Written instruction ::
Give again, word for word, each line from the top of the listing through the line that holds "piece in gravel))".

— Start Information supplied —

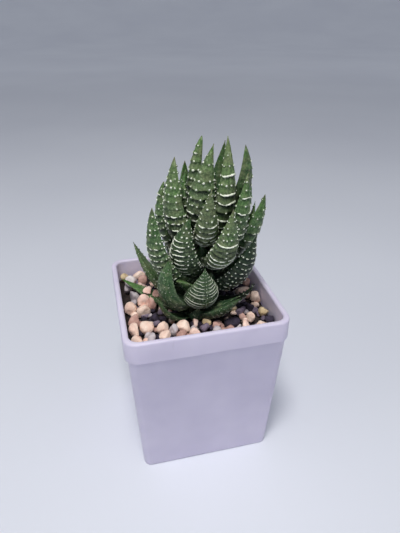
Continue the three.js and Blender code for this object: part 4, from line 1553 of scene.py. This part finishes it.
def lay_gravel(piles, ball_faces, layer):
    """One object for each kind of stone in a layer."""
    laid = []
    for kind in sorted(piles):
        stones = piles[kind]
        size = len(stones[0])
        faces = repeated(ball_faces, len(stones), size)
        piece = make_piece(
            f"{layer}_pebbles_{kind}", np.concatenate(stones), faces, [stone_finishes[kind]])
        dim = drawn(len(stones)).uniform(0.0, STONE_DIM, len(stones))
        add_attribute(piece, "dim", np.repeat(dim, size))
        place_on_frame(piece, "pebbles", "gravel")
        laid.append(piece)
    return laid


gravel = lay_gravel(upper_piles, FINE_BALL[1], "top") + lay_gravel(lower_piles, COARSE_BALL[1], "low")
print("gravel faces:", sum(len(piece.data.polygons) for piece in gravel))

# %% [markdown]
# The potting mix shows only between the stones and through the drainage holes, so its CAD solid has the
# right shape already. It only needs a dark crumbly finish. The stems are hidden by their leaves for the
# most part, and keep their CAD solids too, with the dull green and brown of old leaf scars.

# %% The finishes of the mix and the stems
def soil_finish():
    material, tree, shader = new_finish("potting_mix_finish", Roughness=0.95)
    crumbs = noise(tree, 700, detail=6, roughness=0.7)
    tone = ramp(
        tree, crumbs, (0.35, colour(20, 16, 18)), (0.55, colour(46, 36, 34)), (0.75, colour(92, 72, 60)))
    tree.links.new(tone, shader.inputs["Base Color"])
    add_relief(tree, shader, crumbs, 0.9, 1.0)
    return material


def stem_finish():
    material, tree, shader = new_finish("stem_bark_finish", Roughness=0.8)
    scars = noise(tree, 320, detail=4, stretch=(1, 1, 3.0))
    tone = ramp(
        tree, scars, (0.35, colour(34, 40, 26)), (0.6, colour(52, 58, 34)), (0.75, colour(84, 74, 48)))
    tree.links.new(tone, shader.inputs["Base Color"])
    add_relief(tree, shader, scars, 0.4, 0.8)
    return material


bark = stem_finish()
for node, finish in (("soil", soil_finish()), ("stem", bark), ("offset_stem", bark)):
    set_finish(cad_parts[node], finish)
    print(node, "has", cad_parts[node].data.materials[0].name)

# %% [markdown]
# The room of the photograph is left out, and a plain pale floor takes the shadow. It is a wide disc whose
# far edge curls up, so that no horizon shows from any side. The far floor lies beyond the reach of the
# lamps, so it glows a little by itself to stay pale.

# %% The floor
FLOOR_RADIUS, CURL = 2500.0, 2600.0
FLOOR_SIDES, CURL_STEPS, CURL_STEP_DEGREES = 96, 15, 6
# The glow starts at the first distance from the pot, in metres, and is full at the second.
GLOW_START, GLOW_FULL, GLOW_STRENGTH = 0.35, 1.6, 0.20


def floor_finish():
    material, tree, shader = new_finish("floor_finish", Roughness=0.7)
    tone = ramp(tree, noise(tree, 3, detail=2), (0.3, colour(214, 218, 228)), (0.7, colour(220, 224, 233)))
    tree.links.new(tone, shader.inputs["Base Color"])
    place = add_node(tree, "ShaderNodeTexCoord").outputs["Object"]
    distance = add_node(tree, "ShaderNodeVectorMath", {0: place}, operation="LENGTH").outputs["Value"]
    far_glow = remap(tree, distance, GLOW_START, GLOW_FULL, 0.0, GLOW_STRENGTH)
    tree.links.new(tone, shader.inputs["Emission Color"])
    tree.links.new(far_glow, shader.inputs["Emission Strength"])
    return material


def sweep():
    """Points and faces of the floor, from a profile turned about Z."""
    profile = [(0.01, 0), (FLOOR_RADIUS, 0)]
    for step in range(1, CURL_STEPS + 1):
        angle = math.radians(step * CURL_STEP_DEGREES)
        profile.append((FLOOR_RADIUS + CURL * math.sin(angle), CURL * (1 - math.cos(angle))))
    points = []
    for radius, z in profile:
        for k in range(FLOOR_SIDES):
            angle = 2 * math.pi * k / FLOOR_SIDES
            points.append((radius * math.cos(angle), radius * math.sin(angle), z))
    return points, rings_to_faces(len(profile), FLOOR_SIDES)


floor = make_piece("studio_floor", *sweep(), [floor_finish()])
print("floor:", len(floor.data.polygons), "faces")

# %% [markdown]
# Soft studio light stands in for the daylight. A broad key light comes from high above, in front and a
# little to the left, as the shadows in the photograph tell. A weaker fill from the right opens them, and
# a low light from the left reaches the side of the pot. The rest is an even glow from all round.

# %% The light
AIM_HEIGHT = 70
GLOW_COLOUR, GLOW_LEVEL = colour(214, 222, 240), 0.18


def soft_light(name, place_mm, power, width_mm, tint):
    """A square area light that faces the plant."""
    lamp = bpy.data.lights.new(name, "AREA")
    lamp.energy = power
    lamp.size = width_mm * MM
    lamp.color = tint
    light = bpy.data.objects.new(name, lamp)
    bpy.context.scene.collection.objects.link(light)
    light.location = Vector(place_mm) * MM
    aim = Vector((0, 0, AIM_HEIGHT * MM)) - light.location
    light.rotation_euler = aim.to_track_quat("-Z", "Y").to_euler()
    return light


lights = [
    soft_light("key_light", (-130, -300, 930), 7.4, 250, (1.0, 0.98, 0.95)),
    soft_light("fill_light", (600, -500, 600), 0.9, 700, (0.95, 0.95, 1.0)),
    soft_light("side_light", (-640, -60, 360), 0.5, 350, (1.0, 0.98, 0.96)),
]
world = bpy.data.worlds.new("studio_glow")
world.use_nodes = True
glow = world.node_tree.nodes["Background"]
glow.inputs["Color"].default_value = GLOW_COLOUR
glow.inputs["Strength"].default_value = GLOW_LEVEL
bpy.context.scene.world = world
bpy.context.scene.view_settings.view_transform = "Standard"
print("lights:", {light.name: round(light.data.energy, 2) for light in lights})
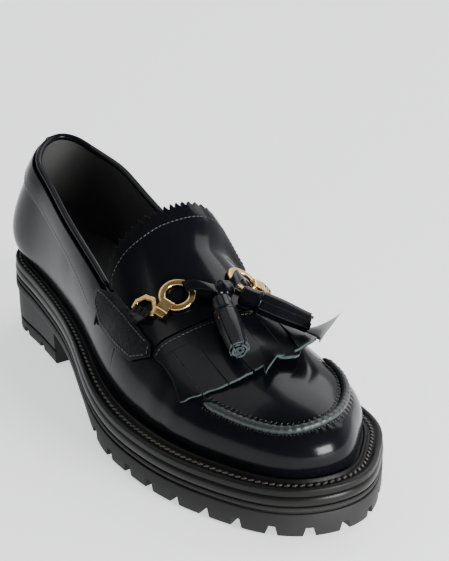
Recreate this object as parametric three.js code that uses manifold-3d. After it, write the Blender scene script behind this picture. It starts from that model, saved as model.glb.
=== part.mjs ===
// Fringed tassel loafer, right foot, in millimetres.
// X runs from heel to toe, Y to the inner (medial) side, Z up.
// Every leather piece lies on one last surface, so a change of the last carries them all.
import * as THREE from "three";
import { mergeVertices } from "three/addons/utils/BufferGeometryUtils.js";
import Module from "manifold-3d";

const wasm = await Module();
wasm.setup();

// Last
const LAST_LENGTH = 256;
const BALL_WIDTH = 86;
const INSTEP_HEIGHT = 63.6;
const BACK_HEIGHT = 49.5;
const MEDIAL_RISE = 4;
const HEEL_STACK = 43.5;
const BALL_STACK = 22.8;
// way round the last, which a column share of 1 stands for
const COLUMN_RUN = LAST_LENGTH * 2.05;

// Leather
const WALL = 2.0;
const GAP = 0.3;
const BAND_THICK = 1.2;
const BAND_WIDTH = 12;
const BEAD_RADIUS = 1.5;
const BACKSTAY_WIDTH = 15;
const TAB_WIDTH = 9;
const SADDLE_THICK = 1.4;
const TONGUE_THICK = 1.6;
const KILTIE_THICK = 1.5;
const PINK_DEPTH = 1.8;
const TONGUE_FLARE = 8.5;
const RIDGE_WIDTH = 4.4;
const RIDGE_HEIGHT = 2.6;

// Sole
const INSOLE_THICK = 3.2;
const WELT_THICK = 3.6;
const WELT_EDGE = 9.8;
const WELT_INNER = 6;
const MIDSOLE_THICK = 5.0;
const OUTSOLE_EDGE = 10.4;
const WAIST_SHARE = 0.52;
const SLAB_THICK = 7.5;
const GROOVE_DEPTH = 1.3;
const TOE_SPRING = 1.4;
const LUG_DEPTH = 5.0;
const NOTCH_WIDTH = 4.2;
const NOTCH_REACH = 9;
const NOTCH_PITCH = 16.8;
const HEEL_LENGTH = 60.5;
const HEEL_SET_IN = 1.0;

// Metal
const RING_RADIUS = 8.7;
const RING_WIDTH = 3.3;
const RING_THICK = 1.8;
const DEE_WIDTH = 12.8;
const DEE_LENGTH = 7.6;
const DEE_BAR = 2.0;
const TAB_LENGTH = 6.5;
const CLASP_WIDTH = 6.2;
const CLASP_THICK = 1.2;

// Knot and tassels
const STRAP_WIDTH = 4.6;
const STRAP_THICK = 1.6;
const KNOT_WIDTH = 11;
const KNOT_LENGTH = 9;
const KNOT_HEIGHT = 6;
const TASSEL_RADIUS = 5.8;
const TASSEL_CAP = 10.5;
const STRIP_COUNT = 9;
const STRIP_THICK = 1.2;

// Round the last: heel back, outer side, toe, inner side.
// along and across are shares of length and ball width, rise is a share of the height,
// bulge is a share of ball width, reach is a share of the way to the top line.
const GIRTH = [
  { along: 0.000, across: 0.110, rise: 0.25, bulge: 0.356, reach: 0.16 },
  { along: 0.033, across: -0.170, rise: 0.15, bulge: 0.352, reach: -0.12 },
  { along: 0.120, across: -0.235, rise: 0.28, bulge: 0.150, reach: 0.06 },
  { along: 0.250, across: -0.285, rise: 0.36, bulge: 0.093, reach: 0.40 },
  { along: 0.380, across: -0.365, rise: 0.40, bulge: 0.093, reach: 0.46 },
  { along: 0.520, across: -0.475, rise: 0.50, bulge: 0.081, reach: 0.52 },
  { along: 0.650, across: -0.511, rise: 0.62, bulge: 0.058, reach: 0.56 },
  { along: 0.770, across: -0.488, rise: 0.70, bulge: 0.047, reach: 0.60 },
  { along: 0.875, across: -0.393, rise: 0.74, bulge: 0.041, reach: 0.62 },
  { along: 0.975, across: -0.225, rise: 0.76, bulge: 0.035, reach: 0.64 },
  { along: 1.004, across: 0.050, rise: 0.76, bulge: 0.035, reach: 0.64 },
  { along: 0.958, across: 0.260, rise: 0.76, bulge: 0.035, reach: 0.64 },
  { along: 0.890, across: 0.425, rise: 0.74, bulge: 0.041, reach: 0.62 },
  { along: 0.790, across: 0.475, rise: 0.70, bulge: 0.047, reach: 0.60 },
  { along: 0.680, across: 0.470, rise: 0.64, bulge: 0.058, reach: 0.58 },
  { along: 0.550, across: 0.400, rise: 0.56, bulge: 0.093, reach: 0.58 },
  { along: 0.420, across: 0.325, rise: 0.40, bulge: 0.081, reach: 0.47 },
  { along: 0.290, across: 0.325, rise: 0.29, bulge: 0.035, reach: 0.34 },
  { along: 0.150, across: 0.385, rise: 0.27, bulge: 0.000, reach: 0.12 },
  { along: 0.040, across: 0.320, rise: 0.32, bulge: 0.075, reach: 0.10 },
];

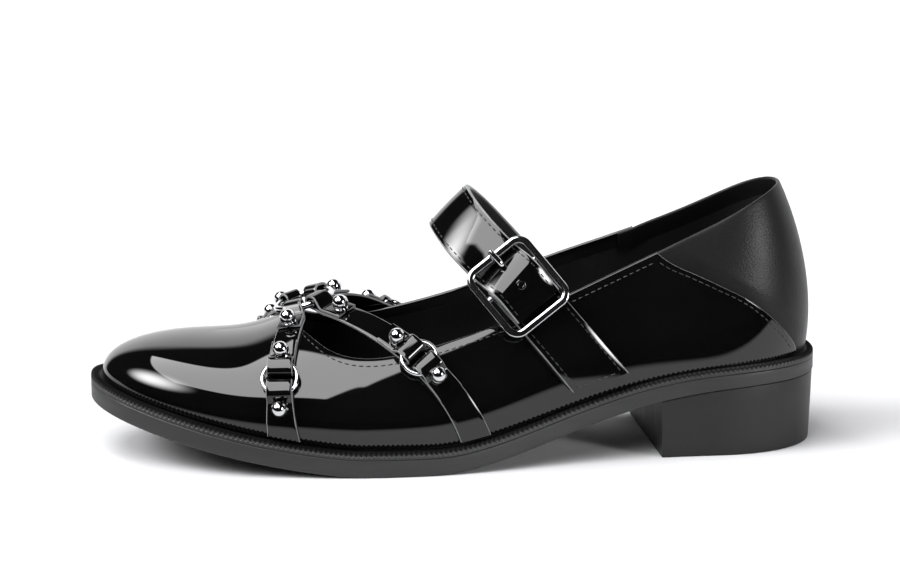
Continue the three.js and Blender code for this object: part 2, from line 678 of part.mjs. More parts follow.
/** One arm of the harness: upper strap, small ring, lower strap and three studs. */
function makeArm(row, side, add) {
  const sideName = side < 0 ? 'outer' : 'inner';
  const name = (piece) => `${row.arm}_${sideName}_${piece}`;
  const through = new THREE.Vector3(row.x, side * row.y, row.z);
  const normal = new THREE.Vector3(row.nx, side * row.ny, row.nz);
  const route = planeRoute(side, through, normal, 1, 0, HARNESS.clear);

  const bigCircle = (angle) => circlePoint(ringCentre, ringAlong, new THREE.Vector3(0, side, 0),
    BIG_RING.radius, angle);
  const [low, high] = row.arm === 'front' ? [Math.PI / 2, Math.PI] : [0, Math.PI / 2];
  const meet = crossing((angle) => -bigCircle(angle).sub(through).dot(normal), low, high, 40);
  const bigWire = bigCircle(meet);
  const big = route.locate(bigWire, 0, 30);
  const bigFrame = route.at(big.length);
  const bigSpan = wireSpan(bigWire, bigCircle, bigFrame);

  const smallAt = crossing((s) => row.ringHeight - route.at(s).point.z, 10, route.length, 80);
  const smallFrame = route.at(smallAt);
  const smallLift = HARNESS.ply + HARNESS.slack + SMALL_RING.wire + 0.2;
  const smallCentre = smallFrame.point.clone().addScaledVector(smallFrame.normal, smallLift);
  const smallCircle = (angle) => circlePoint(smallCentre, smallFrame.tangent, smallFrame.across,
    SMALL_RING.radius, angle);
  const upperWire = route.locate(smallCircle(Math.PI));
  const lowerWire = route.locate(smallCircle(0));
  const upperSpan = wireSpan(smallCircle(Math.PI), smallCircle, smallFrame);
  const lowerSpan = wireSpan(smallCircle(0), smallCircle, smallFrame);

  const tab = 10.2;
  const bigFold = fold(big, bigSpan, BIG_RING.wire, 1, 3.4);
  const upperFold = fold(upperWire, upperSpan, SMALL_RING.wire, -1, 2.4).reverse();
  const lowerFold = fold(lowerWire, lowerSpan, SMALL_RING.wire, 1, 2.4);
  const upperPath = [
    ...run(big.length + row.tab, bigFold[0][0] + 1.5, STACK, 3),
    ...bigFold,
    ...run(bigFold.at(-1)[0] + 3, upperFold[0][0] - 2, LAYER, 4),
    ...upperFold,
    ...run(upperFold.at(-1)[0] - 1.5, upperWire.length - tab, STACK, 3),
  ];
  const narrow = (s) => THREE.MathUtils.lerp(HARNESS.foldWidth, HARNESS.width,
    THREE.MathUtils.smoothstep(s, big.length - 3, big.length + 6));
  add(name('upper_strap'), ribbon(route, upperPath, HARNESS.ply, narrow), 'patent');

  const end = route.length - 1.1;
  const lowerPath = [
    ...run(lowerWire.length + tab, lowerFold[0][0] + 1.5, STACK, 3),
    ...lowerFold,
    ...run(lowerFold.at(-1)[0] + 3, end, LAYER, 4),
  ];
  const spread = (s) => THREE.MathUtils.mapLinear(Math.max(s, smallAt + 8), smallAt + 8, end,
    HARNESS.width, HARNESS.footWidth);
  const skew = feetSkew(route.at(end));
  add(name('lower_strap'), ribbon(route, lowerPath, HARNESS.ply, spread, skew), 'patent');
  add(name('ring'), ringShape(smallCentre, smallFrame.normal, SMALL_RING, 20, 6), 'metal');

  const studs = [
    ['upper', upperPath, big.length + row.upperStud],
    ['middle', upperPath, smallAt - row.middleStud],
    ['lower', lowerPath, smallAt + row.lowerStud],
  ];
  for (const [place, path, length] of studs) {
    const seat = topOf(path, length, STUD.foot) + LAYER + HARNESS.slack;
    add(name(`${place}_stud`), studShape(route.at(length), seat), 'metal');
  }
}

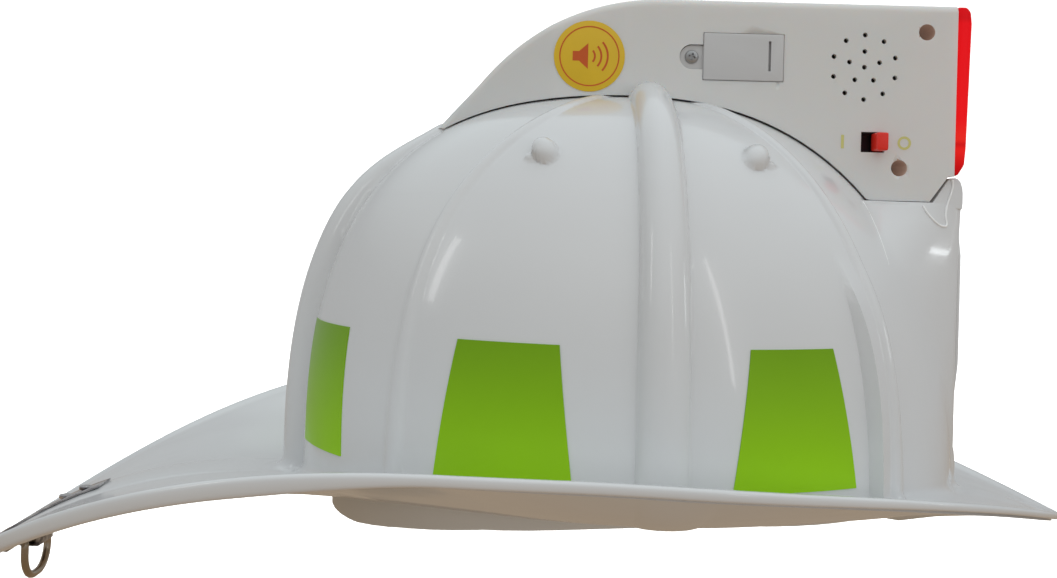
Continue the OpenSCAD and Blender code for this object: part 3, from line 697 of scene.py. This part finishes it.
def edge_radius(a):
    """Plan radius of the brim's edge: a blunt oval behind, a prow in front."""
    ahead = cosd(a) > 0
    low = np.full(a.shape, 50.0)
    high = np.full(a.shape, 250.0)
    for _ in range(40):
        middle = (low + high) / 2
        x = np.abs(middle * cosd(a))
        y = np.abs(middle * sind(a))
        y_round = y * y / (y + 1.5) * (BRIM_HALF + 1.5) / BRIM_HALF
        front = (x / BRIM_FRONT) ** 2 + (y_round / BRIM_HALF) ** 1.12
        rear = (x / BRIM_REAR) ** 2.3 + (y / BRIM_HALF) ** 2.3
        out = np.where(ahead, front, rear) > 1
        high = np.where(out, middle, high)
        low = np.where(out, low, middle)
    return (low + high) / 2


def edge_height(x):
    """The edge is highest at the crest and falls away ahead of it and behind it."""
    ahead = EDGE_FRONT_DROP * (np.clip(x - CREST_X, 0, None) / (BRIM_FRONT - CREST_X)) ** 2.85
    behind = EDGE_REAR_DROP * (np.clip(CREST_X - x, 0, None) / (BRIM_REAR + CREST_X)) ** 2.35
    return EDGE_SIDE - ahead - behind


def brim_power(a):
    """How hollow the brim is from root to edge: 1 is straight."""
    level = np.abs(cosd(a))
    return 1.5 - 0.5 * smooth(level / 0.5) + np.where(cosd(a) > 0, 0.3, 1.5) * smooth((level - 0.8) / 0.2)


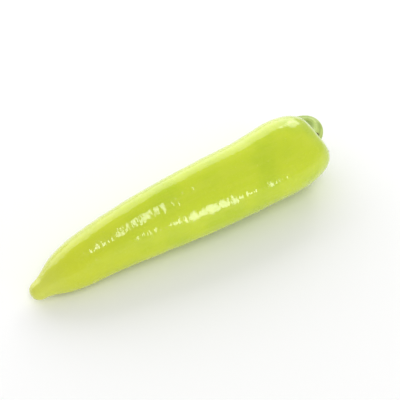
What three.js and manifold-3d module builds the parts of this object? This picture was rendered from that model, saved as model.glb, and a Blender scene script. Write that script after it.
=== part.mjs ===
// A long pale green sweet pepper, whole and as picked, lying on its side.
//
// Three grown pieces: the fruit, the green calyx that sits in the hollow at the fruit's stem end, and the hooked
// stem that stands on the calyx. Units are millimetres. +X runs from the blossom tip to the stem, +Z is up, and
// the origin is under the middle of the whole pepper, on the surface it lies on.
import * as THREE from "three";
import { mergeVertices } from "three/addons/utils/BufferGeometryUtils.js";
import Module from "manifold-3d";

// ---------------------------------------------------------------- the fruit
const FRUIT_LENGTH = 191; // blossom tip to the crest of the shoulders, along the fruit's middle line
const SHOULDER_WIDTH = 45.2; // widest part, near the stem end
const SHOULDER_LENGTH = 25; // from the crest back to the widest part
const WAIST_WIDTH = 42.4; // slight narrowing behind the shoulders
const BELLY_WIDTH = 41; // where the long taper to the nose begins
const NOSE_WIDTH = 29.2;
const NOSE_LENGTH = 37; // from the tip to the end of the blunt nose
const FLANK_WIDTH = 20.6; // on the steep side of the nose
const FLANK_LENGTH = 17;
const NUB_WIDTH = 11.2; // the small knob at the blossom tip
const NUB_LENGTH = 5.4;
const CREST_WIDTH = 25; // the ring on which the shoulders are highest
const HOLLOW_DEPTH = 5; // the hollow for the calyx, below the crest
const HOLLOW_FLOOR_WIDTH = 20; // how flat the hollow is: wider is flatter

// The fruit has three soft lobes: one ridge runs along the top, so that it lies on the flat side between two.
const LOBES = 3;
const LOBE_HEIGHT = 0.045; // share of the radius by which a ridge stands out
const LOBE_TURN = THREE.MathUtils.degToRad(-60); // how far the ridges wind round the fruit from tip to stem
const SHOULDER_SWELL = 1.2; // how far the shoulders rise on each lobe

// The middle line: it drops to the tip, so that the underside lies along the table, and bows to one side.
const SHOULDER_HEIGHT = 21; // of the middle line above the table, at the shoulders
const TIP_HEIGHT = 6.4;
const DROP_POWER = 3.2; // how late along the fruit the drop to the tip begins
const SIDE_BOW = 1.2; // to the right, most at half length
const SIDE_SWAY = 1.8; // an S on top of the bow: to the left behind the nose, to the right before the shoulders
const TIP_HOOK = 1.3; // how far the tip turns to the right
const TIP_HOOK_POWER = 9;
const END_TILT = THREE.MathUtils.degToRad(8); // of the stem end, away from square
const END_TILT_SIDE = THREE.MathUtils.degToRad(65); // the side of the fruit that is the shortest

// ---------------------------------------------------------------- the calyx and the stem
const JOIN_GAP = 0.3; // between two pieces that touch
const SEPALS = 6;
const CALYX_WIDTH = 25.6; // over its edge between two teeth, measured along the fruit's skin
const TOOTH_LENGTH = 3; // how far each pointed sepal tip reaches past that edge
const TOOTH_POINT = 7; // higher is narrower
const TOOTH_LIFT = 0.6; // how far a tip stands off the skin
const CALYX_THICKNESS = 1.1;
const EDGE_THICKNESS = 0.55;
const HUB_WIDTH = 15; // the flat boss on which the stem stands
const HUB_HEIGHT = 3.2; // above the floor of the hollow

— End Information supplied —

In response ::
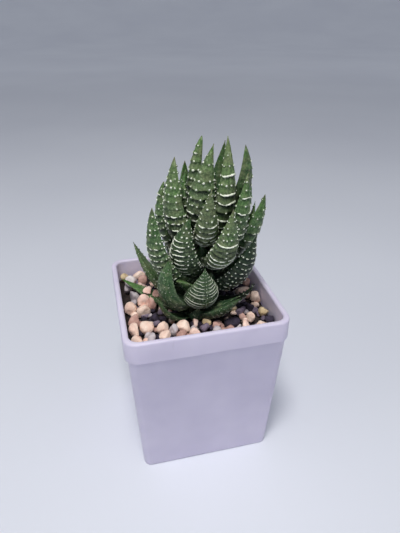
Continue the three.js and Blender code for this object: part 4, from line 1553 of scene.py. This part finishes it.
def lay_gravel(piles, ball_faces, layer):
    """One object for each kind of stone in a layer."""
    laid = []
    for kind in sorted(piles):
        stones = piles[kind]
        size = len(stones[0])
        faces = repeated(ball_faces, len(stones), size)
        piece = make_piece(
            f"{layer}_pebbles_{kind}", np.concatenate(stones), faces, [stone_finishes[kind]])
        dim = drawn(len(stones)).uniform(0.0, STONE_DIM, len(stones))
        add_attribute(piece, "dim", np.repeat(dim, size))
        place_on_frame(piece, "pebbles", "gravel")
        laid.append(piece)
    return laid


gravel = lay_gravel(upper_piles, FINE_BALL[1], "top") + lay_gravel(lower_piles, COARSE_BALL[1], "low")
print("gravel faces:", sum(len(piece.data.polygons) for piece in gravel))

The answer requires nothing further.